La nouvelle aura de LinkedIn, où l’émotion a pris une place prépondérante

Décryptage - Des échanges respectueux, des contenus argumentés : la plate-forme bénéficie d’une nouvelle jeunesse. Mais s’y faire remarquer est presque un job à plein temps.

Le Monde – Un réseau social « de vieux », un peu « hypocrite », avec « ces gens qui exposent leur nouveau poste et les commentaires qui répondent “bravo” »… Voilà le regard que Marie, géographe de 26 ans, portait il y a peu sur LinkedIn, le réseau social des professionnels. « Mais ça a complètement changé, maintenant j’en ai une vision très positive. » Ce revirement date d’il y a moins de deux ans. Après avoir lancé une chaîne de vulgarisation en géographie sur YouTube, la Bordelaise, qui préfère garder l’anonymat, est déçue des réactions rencontrées sur la plate-forme de vidéos, mais aussi sur X ou encore Facebook. « C’était des messages souvent sans intérêt, il y avait très peu de retours constructifs… »

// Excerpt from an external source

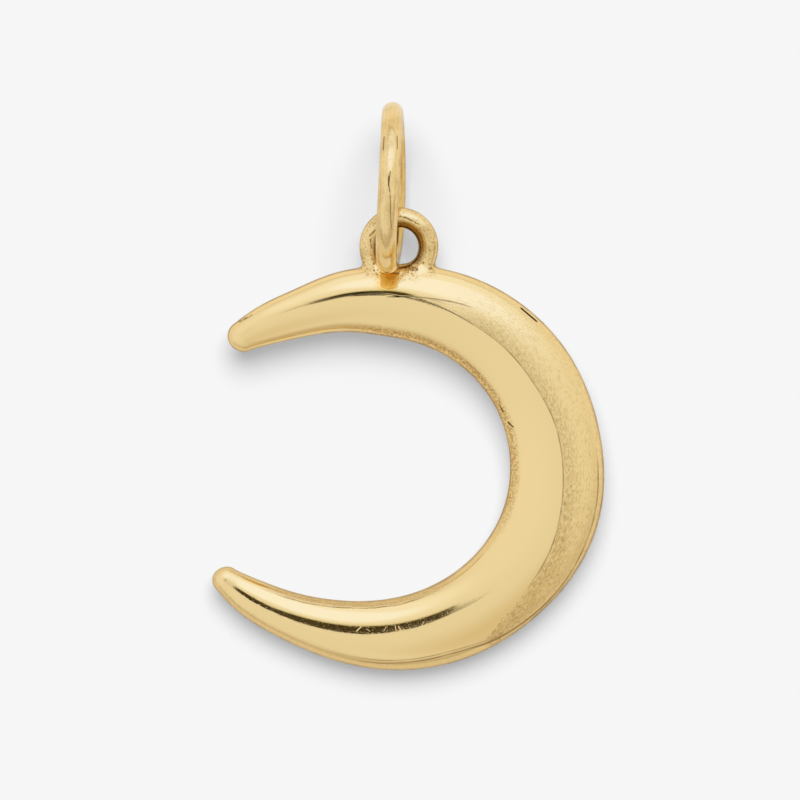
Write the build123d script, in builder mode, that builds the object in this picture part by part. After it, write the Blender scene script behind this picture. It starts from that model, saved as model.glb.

Suivant les conseils d’un ami, elle commence à partager ses vidéos sur LinkedIn, un peu sceptique. « Et là, beaucoup de personnes m’ont contactée ; des chercheurs, des professionnels, des personnes vraiment intéressées par le sujet, qui ont apporté des commentaires utiles sur mon travail. » Elle y passe alors davantage de temps et s’étonne d’y trouver des contenus de qualité, des analyses fouillées. « Je ne vois ça nulle part ailleurs, remarque-t-elle. Sur LinkedIn, je trouve vraiment à me nourrir intellectuellement. »

Le site se serait-il métamorphosé ? Lancé en mai 2003, il a alors pour principale promesse à ses utilisateurs de garder le contact avec leur réseau professionnel. Ses fondateurs, parmi lesquels Reid Hoffman, un ancien dirigeant de PayPal, sont tous issus du monde bouillonnant des start-up de la Silicon Valley, où les ingénieurs, passant régulièrement d’une entreprise à l’autre, sont difficiles à suivre. Si, petit à petit, le public de la plate-forme s’élargit au-delà du monde de la tech, son contenu reste dans ses premières années bien terne par rapport à la pétulance d’autres sites émergents, comme Facebook, lancé en 2004, ou Twitter, en 2006. Sur LinkedIn, au design aussi austère qu’une salle de réunion, on se contente bien souvent de remplir son CV et de collectionner les contacts.

La plate-forme de 2024, qui appartient désormais à Microsoft, a bien changé. Certes, les « Je suis très heureux de vous annoncer que je rejoins la merveilleuse équipe de… » inondent toujours le réseau. Mais les messages publiés par les utilisateurs se sont multipliés et diversifiés. Entre 2021 et 2023, le nombre de contenus partagés sur le site a bondi de 42 %, selon les chiffres de l’entreprise. S’y connecter, c’est désormais voir défiler des posts, photos et vidéos de toutes sortes, dans une atmosphère relativement apaisée. On y trouve pêle-mêle des réflexions sur le monde du travail et la société, des partages de connaissances sur un domaine particulier et, chose étonnante pour cette plate-forme professionnelle, de plus en plus de contenus personnels, entre selfies, confidences et annonces de mariage.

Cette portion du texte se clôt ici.